Ally bank is GMAC renamed. GMAC is owned by the US Government. Convienent that the govt has an "Ally" (purposely misspelled) to slow housing market. I'm guessing Jan 2011 overturned Federally. But I also think the housing market has to drop 25%. Think Japan's "lost decade", but probably a little longer.
The Federal Government actually (gasp!) ENFORCES its own laws.
First... the Glass-Steagall Act is re-imposed, retroactively. Banks, insurers, and financiers are not permitted to engage in one another's businesses. (This is, and always was, an insane conflict of interest.)
To that end ... it conducts a systematic market-value re-evaluation of every single mortgage in the country. Every single one. Every mortgage is re-valued at the current fair market value of the collateral asset. The owning (or issuing) banks are forced to take the L-O-S-S that results therefrom, and, in light of that, their entire financial position will be re-evaluated.
If they are insolvent, then, NO MATTER HOW BIG OR SMALL THEY ARE, they will be placed into receivership.
The financial decisions that led up to this insolvency will be aggressively pursued as a CRIMINAL matter, as the law (actually...) demands. If you "knew or should have known," you're BUSTED.
In short: "the law of the land actually means something."
I have never heard a more inane idea.
"The financial decisions that led up to this insolvency will be aggressively pursued as a CRIMINAL matter, as the law (actually...) demands. If you "knew or should have known," you're BUSTED."
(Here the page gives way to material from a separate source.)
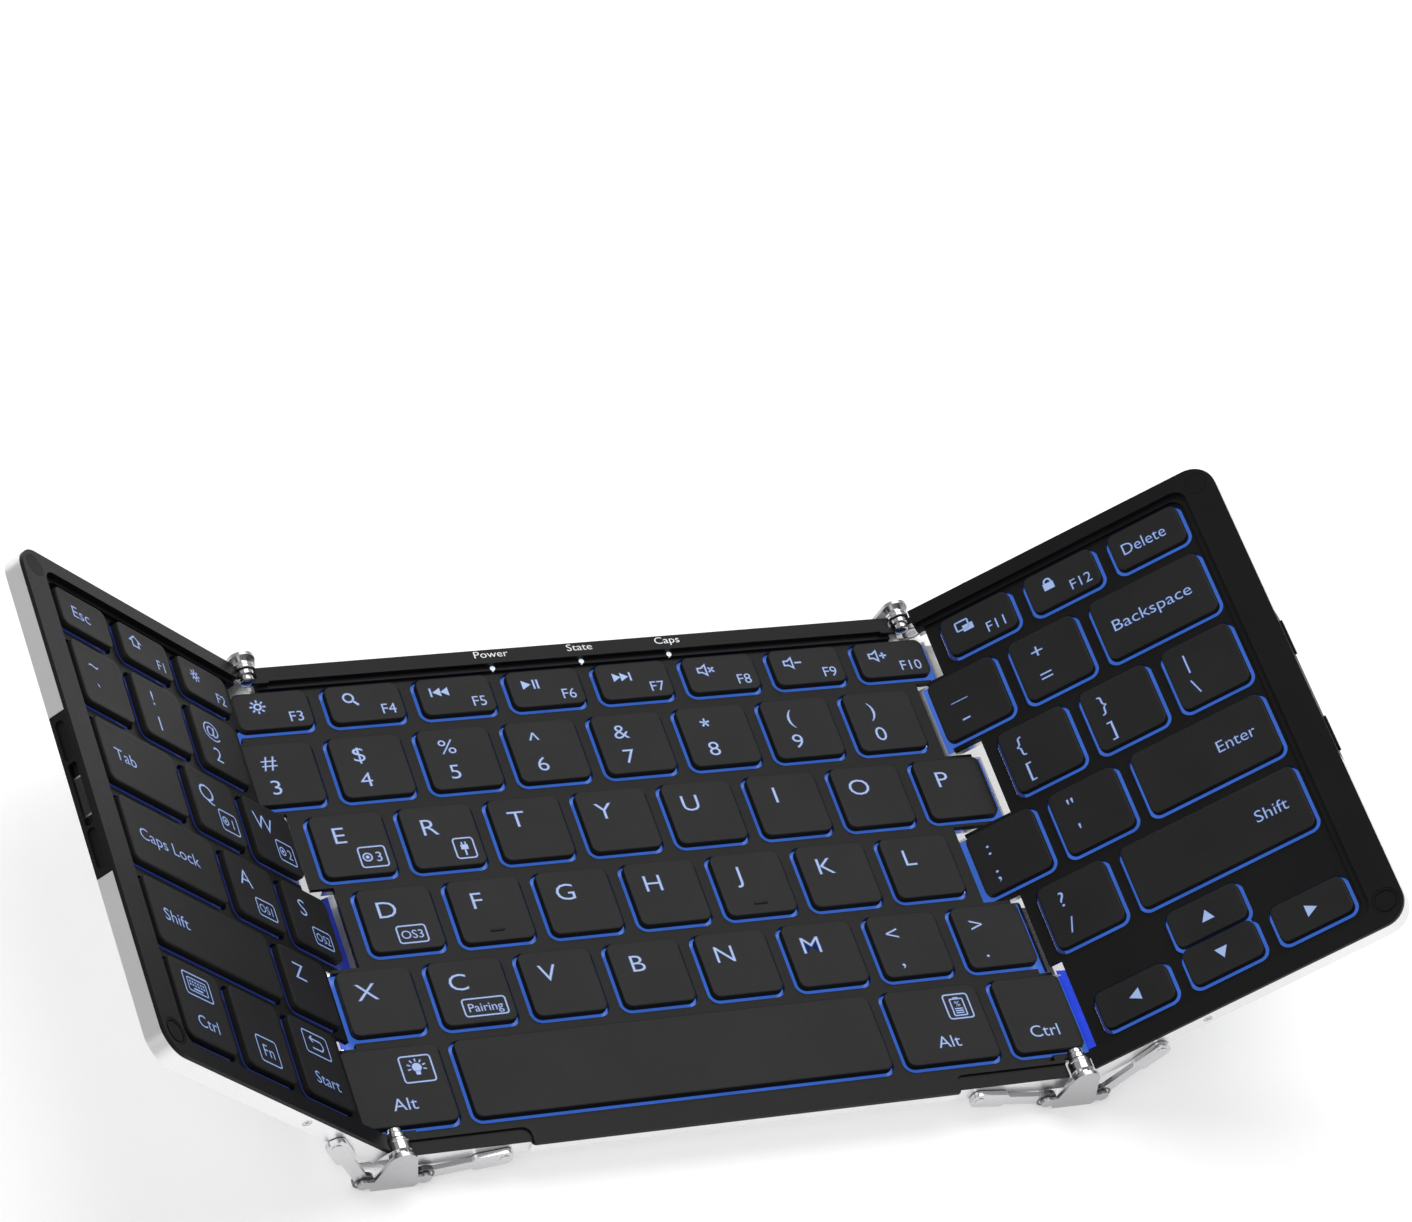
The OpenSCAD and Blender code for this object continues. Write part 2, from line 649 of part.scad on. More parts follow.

Then every politician in Washington goes to jail as they regulate Freddie and Fannie.
In return for what? Why should responsible borrowers, savers and taxpayers subsidize below market rates for a select group? If you love homeowners why not just send all of them $10,000? Of course renters may protest (but they can't be happy about your approach either). How about sending everyone in America $10,000...no one can complain about that?
http://market-ticker.org/akcs-www?post=167521
Spot on. Fire for effect. Nice call. F&F.